Потом вышел во двор с отцом. Спросил его, как ему живется. Он долго молчал, а потом начал жаловаться:
— Плохо. Так плохо, что и не рассказать. Сам не могу себе помочь. Нечистая сила овладела мной… Я стал как мальчик на побегушках, как машина, работающая на женские и Нюньковы прихоти, а мне самому даже места в собственном доме нет. Во всем доме нет ни одной пяди, где бы я мог спокойно сесть. И к тому же та набожная ведьма вечно жалит меня, что я думаю только о себе. Подумай только, как все эти набожные уроды умеют безбожно пытать! Они оба с Нюньком ненавидят меня в этом доме, рады бы совсем не видеть меня. Та женщина — петля на мою шею, такая черная туча, что у меня мороз по коже идет, когда ее вижу, но мне нет никакого спасения. Я раб всего: пола, стен дверей, каждого часа, каждой минуты.
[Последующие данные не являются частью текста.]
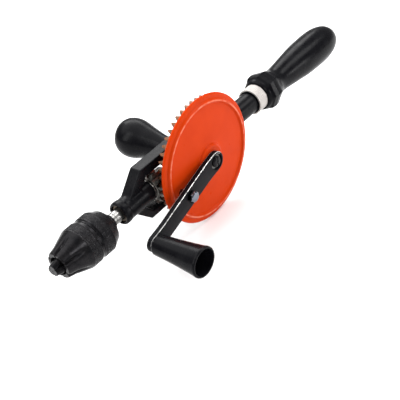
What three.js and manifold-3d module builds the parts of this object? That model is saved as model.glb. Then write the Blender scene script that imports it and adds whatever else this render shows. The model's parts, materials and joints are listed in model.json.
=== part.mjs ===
// Hand drill with a double-pinion frame. A large bevel gear wheel, turned by a crank, drives a small pinion on the
// spindle in front of the wheel's axle and an idler pinion behind it, and the spindle carries a three-jaw chuck.
// Lengths are millimetres. +X runs from the chuck to the main handle, the wheel's axle runs along Y with the crank
// at -Y, and +Z is up. The drill is laid out round the point where the spindle's axis crosses the wheel's axle, and
// the whole group is then shifted so that its box is centred in X and Y and stands on Z = 0.
import * as THREE from "three";
import { mergeVertices } from "three/addons/utils/BufferGeometryUtils.js";
import Module from "manifold-3d";

const wasm = await Module();
wasm.setup();

// ---- Driving dimensions ----

const GAP = 0.3; // clearance between pieces that touch or run on each other

const WHEEL_RADIUS = 48;
const WHEEL_TEETH = 52;
const PINION_TEETH = 13;
const HEEL_RADIUS = 45.8; // pitch radius of the wheel at the outer end of its teeth
const TOOTH_FACE = 9; // tooth length along the pitch cone
const PRESSURE_ANGLE = THREE.MathUtils.degToRad(25);
const BACKLASH = 0.22;

const JAW_TIP_X = -139.2;
const HANDLE_END_X = 204.7;
const GRIP_END = 68.7; // how far the crank's grip reaches out from the frame's middle plane
const KNOB_END = 66.5; // the same for the side handle

const FRAME_HALF_THICKNESS = 4.8;
const RAIL_TOP_Z = 21.6;
const RAIL_BOTTOM_Z = -19.4;
const RAIL_INNER_Z = 14.2;
const PILLAR_HALF_WIDTH = 10.5;
const FRAME_OUTLINE = [
  [-68.5, 7],
  [-54, RAIL_TOP_Z],
  [40, RAIL_TOP_Z],
  [47, 18.6],
  [53, 14],
  [57.5, 8],
  [57.5, -8],
  [53, -13],
  [47, -17],
  [41, RAIL_BOTTOM_Z],
  [-53.5, RAIL_BOTTOM_Z],
  [-66, -7],
];
// The upper edge of each window, from the pillar out. The lower edge mirrors it.
const FRONT_WINDOW = [
  [-PILLAR_HALF_WIDTH, RAIL_INNER_Z],
  [-50.5, RAIL_INNER_Z],
  [-60, 4.5],
];
const REAR_WINDOW = [
  [PILLAR_HALF_WIDTH, RAIL_INNER_Z],
  [46.8, RAIL_INNER_Z],
  [53, 8],
];
const FRONT_BOSS = { from: -78, to: -48, radius: 8.5 };
const REAR_BOSS = { from: 48, to: 77.2, radius: 8.6 };
const CROSS_BOSS = { from: -7.4, to: 10, radius: 9.5 };
const SPINDLE_RADIUS = 4.6;
const SHAFT_RADIUS = 4.4;
const AXLE_RADIUS = 4.5;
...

Тут нельзя стать в ботинках, там нельзя заговорить, потому что Нюнько спит, там нельзя облокотиться, потому что слышен будет от меня запах табака. Мне ничего нельзя. Меня на каждом шагу пронимает страх, я собственной тени боюсь… Ходил я к адвокату, думал, достану развод, но он сказал, что разводы дают только панам, а холоп об этом и думать не может. Провинился я по глупости своей, дал себя окрутить, и все. Взял себе женщину не в пару, а думал, будет такая же, как была первая…
По тропинке, садами вышли мы на кладбище, к маминой могиле.
Было тихо. Солнце целовало землю, на ней просыпались цветы с медом и ароматами. Белые облачка плыли по небу, как лебеди по синему морю.
Мать будто смотрела на нас из-за теней деревьев.
Старик шептал:
— Я вез ее к врачу, а она все хотела вернуться домой и очень убивалась по тебе: «Кто ему будет песенки вечером петь?.. Найдется ли когда-нибудь в мире сердце, что почувствует мою боль? Когда Назар подрастет, передай ему от меня, что я тяжело работала. Но видно, мало я себе милости у Бога выпросила, раз уж дал он мне такую судьбу…» Тут у нее начался кашель, и она потеряла сознание. Песня вынянчила ее и была ей родной сестрой в горе и радости, а она была ей верна до последнего вздоха.
Меня охватила такая безграничная жалость, что мать сразу же появилась передо мной.
Ее глаза смотрели на меня, — моя бесконечная тоска воскресила ее.
Я побежал домой и кинулся рисовать ее портрет.